Using the data beneath, show every line that includes the word "json".

============

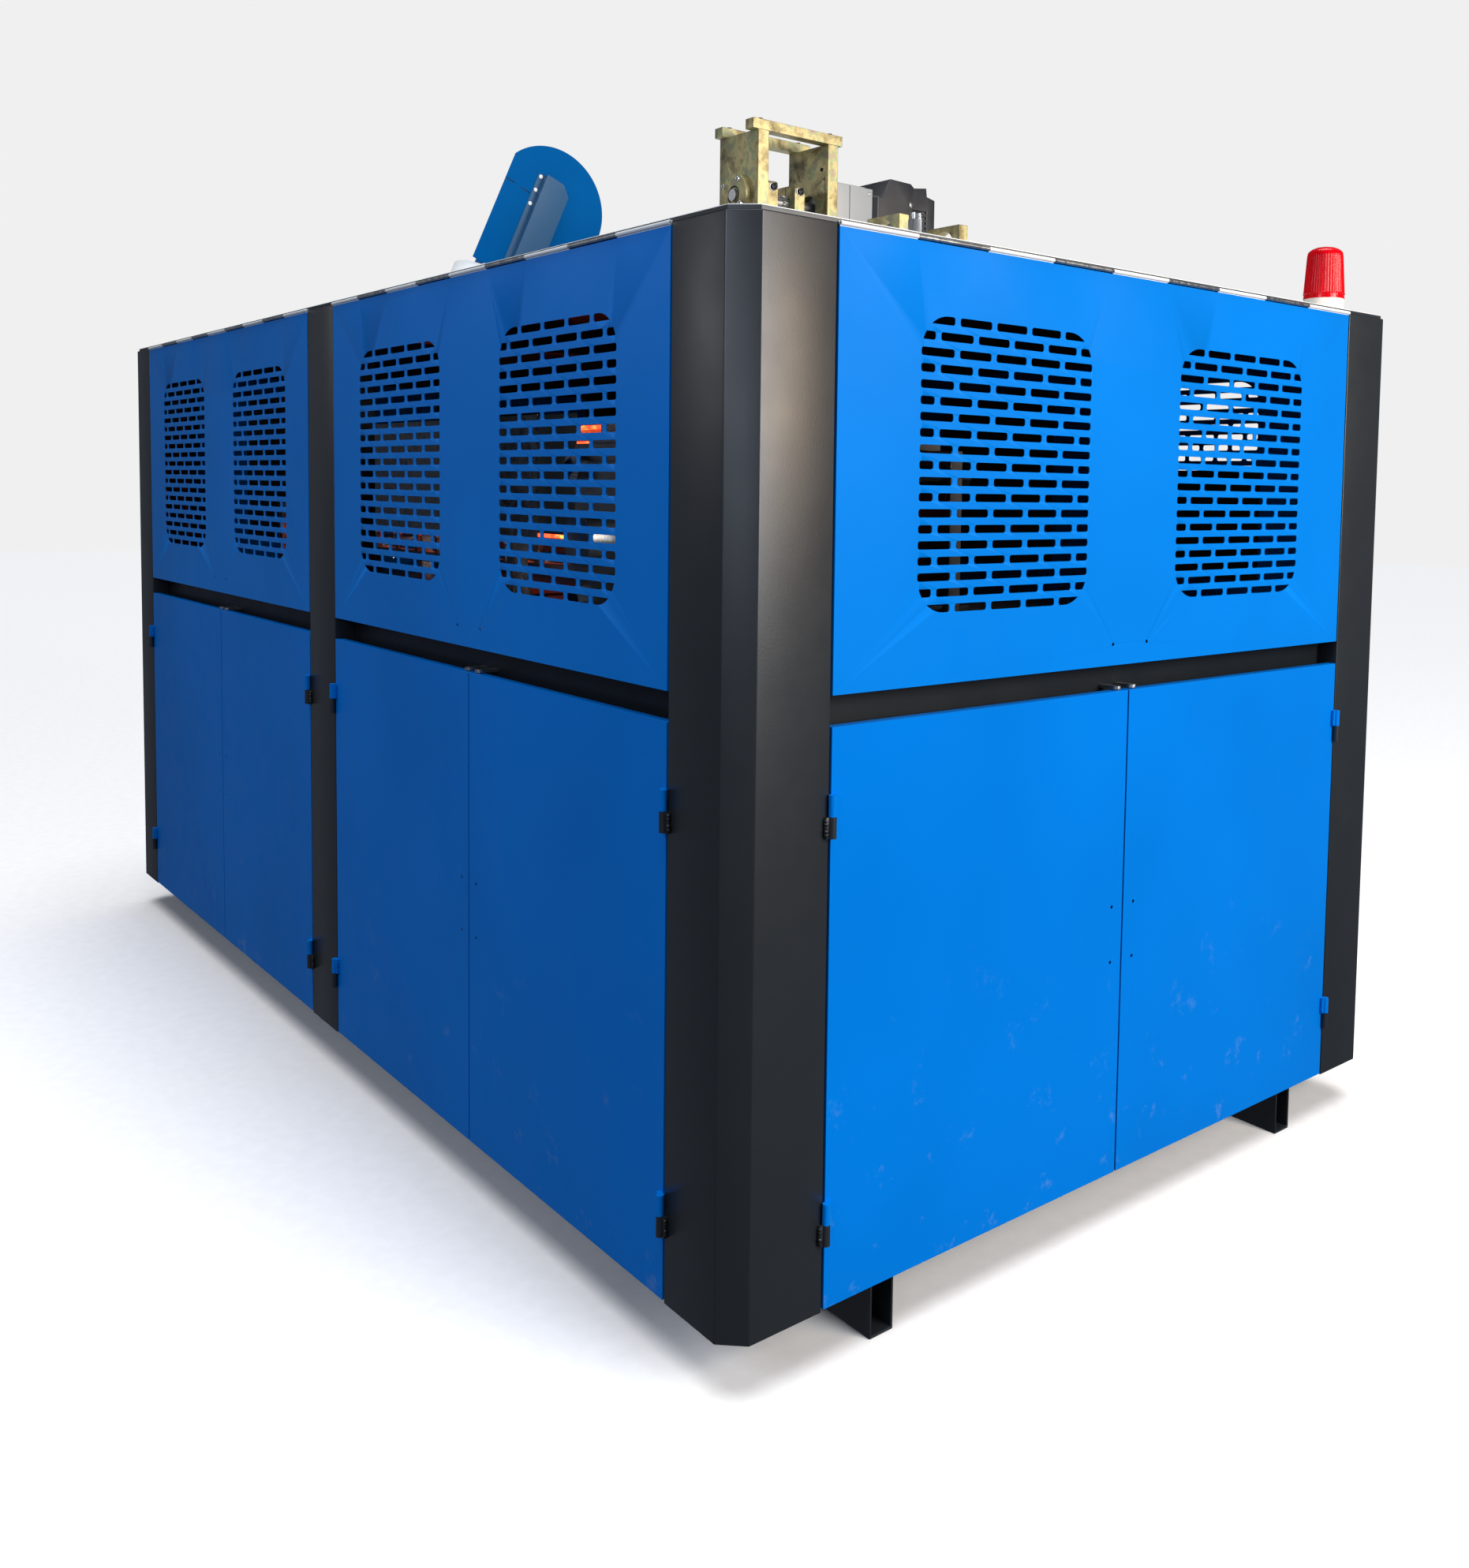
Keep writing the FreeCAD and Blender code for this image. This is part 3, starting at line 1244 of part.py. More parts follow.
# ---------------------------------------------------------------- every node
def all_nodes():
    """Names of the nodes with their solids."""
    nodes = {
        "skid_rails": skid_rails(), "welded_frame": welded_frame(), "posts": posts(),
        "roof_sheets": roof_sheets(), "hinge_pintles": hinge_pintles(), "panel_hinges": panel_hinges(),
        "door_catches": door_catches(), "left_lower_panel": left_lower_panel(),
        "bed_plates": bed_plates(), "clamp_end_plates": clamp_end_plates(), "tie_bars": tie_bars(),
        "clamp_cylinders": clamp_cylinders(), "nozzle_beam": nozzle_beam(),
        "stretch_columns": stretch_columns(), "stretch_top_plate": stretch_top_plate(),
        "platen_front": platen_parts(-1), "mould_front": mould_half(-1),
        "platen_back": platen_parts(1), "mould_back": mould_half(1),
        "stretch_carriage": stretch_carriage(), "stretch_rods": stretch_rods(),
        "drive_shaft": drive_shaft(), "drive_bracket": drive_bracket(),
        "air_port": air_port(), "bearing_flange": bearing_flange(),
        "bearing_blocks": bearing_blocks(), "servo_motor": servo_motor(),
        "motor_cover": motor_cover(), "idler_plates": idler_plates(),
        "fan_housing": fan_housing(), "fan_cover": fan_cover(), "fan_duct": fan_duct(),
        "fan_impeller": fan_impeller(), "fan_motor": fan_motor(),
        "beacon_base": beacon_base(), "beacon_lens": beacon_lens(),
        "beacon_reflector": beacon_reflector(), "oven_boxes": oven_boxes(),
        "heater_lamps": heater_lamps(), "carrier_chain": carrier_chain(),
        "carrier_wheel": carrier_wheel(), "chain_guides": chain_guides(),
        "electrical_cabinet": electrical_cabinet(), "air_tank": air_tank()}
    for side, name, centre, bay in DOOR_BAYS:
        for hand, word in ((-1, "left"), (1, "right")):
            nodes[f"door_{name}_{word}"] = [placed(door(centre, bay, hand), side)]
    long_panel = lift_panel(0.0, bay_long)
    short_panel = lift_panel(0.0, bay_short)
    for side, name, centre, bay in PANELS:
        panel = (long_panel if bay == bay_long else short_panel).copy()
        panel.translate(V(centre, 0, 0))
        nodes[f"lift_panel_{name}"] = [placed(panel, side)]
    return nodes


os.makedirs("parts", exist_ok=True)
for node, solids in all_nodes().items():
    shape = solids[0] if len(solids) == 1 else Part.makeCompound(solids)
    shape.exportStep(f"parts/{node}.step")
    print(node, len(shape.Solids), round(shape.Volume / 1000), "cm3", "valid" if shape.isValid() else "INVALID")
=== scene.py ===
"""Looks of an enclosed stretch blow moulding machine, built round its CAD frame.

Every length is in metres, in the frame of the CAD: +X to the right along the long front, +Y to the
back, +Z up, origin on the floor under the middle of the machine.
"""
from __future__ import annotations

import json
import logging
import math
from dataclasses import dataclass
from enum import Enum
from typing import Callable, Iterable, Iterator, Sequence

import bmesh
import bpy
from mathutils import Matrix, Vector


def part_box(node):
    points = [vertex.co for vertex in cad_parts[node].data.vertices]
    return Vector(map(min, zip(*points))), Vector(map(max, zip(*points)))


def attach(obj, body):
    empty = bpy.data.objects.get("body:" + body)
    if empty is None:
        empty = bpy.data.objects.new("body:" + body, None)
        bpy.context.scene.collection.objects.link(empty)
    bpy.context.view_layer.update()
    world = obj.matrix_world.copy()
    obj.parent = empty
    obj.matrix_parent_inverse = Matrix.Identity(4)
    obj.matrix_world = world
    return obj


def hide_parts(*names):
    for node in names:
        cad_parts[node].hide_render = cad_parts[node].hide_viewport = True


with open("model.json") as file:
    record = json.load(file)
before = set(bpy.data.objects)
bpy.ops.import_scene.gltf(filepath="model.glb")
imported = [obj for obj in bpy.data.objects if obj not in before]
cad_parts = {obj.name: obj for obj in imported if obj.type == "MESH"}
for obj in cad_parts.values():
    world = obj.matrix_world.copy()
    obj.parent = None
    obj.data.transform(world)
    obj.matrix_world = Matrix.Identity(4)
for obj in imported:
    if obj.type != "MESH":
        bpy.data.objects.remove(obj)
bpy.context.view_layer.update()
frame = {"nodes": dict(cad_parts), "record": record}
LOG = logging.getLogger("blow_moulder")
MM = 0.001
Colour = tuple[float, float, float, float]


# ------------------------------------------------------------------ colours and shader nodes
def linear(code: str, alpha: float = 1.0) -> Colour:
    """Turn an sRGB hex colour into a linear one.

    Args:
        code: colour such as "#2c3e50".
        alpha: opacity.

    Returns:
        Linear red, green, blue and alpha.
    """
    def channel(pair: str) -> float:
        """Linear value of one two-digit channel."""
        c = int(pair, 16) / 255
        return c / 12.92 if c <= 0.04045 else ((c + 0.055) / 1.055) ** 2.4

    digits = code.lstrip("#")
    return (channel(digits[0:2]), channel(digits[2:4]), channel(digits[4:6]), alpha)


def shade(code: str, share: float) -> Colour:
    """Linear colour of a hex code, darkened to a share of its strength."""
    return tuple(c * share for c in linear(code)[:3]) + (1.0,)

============

> **TASK SOLUTION**
import json
with open("model.json") as file:
    record = json.load(file)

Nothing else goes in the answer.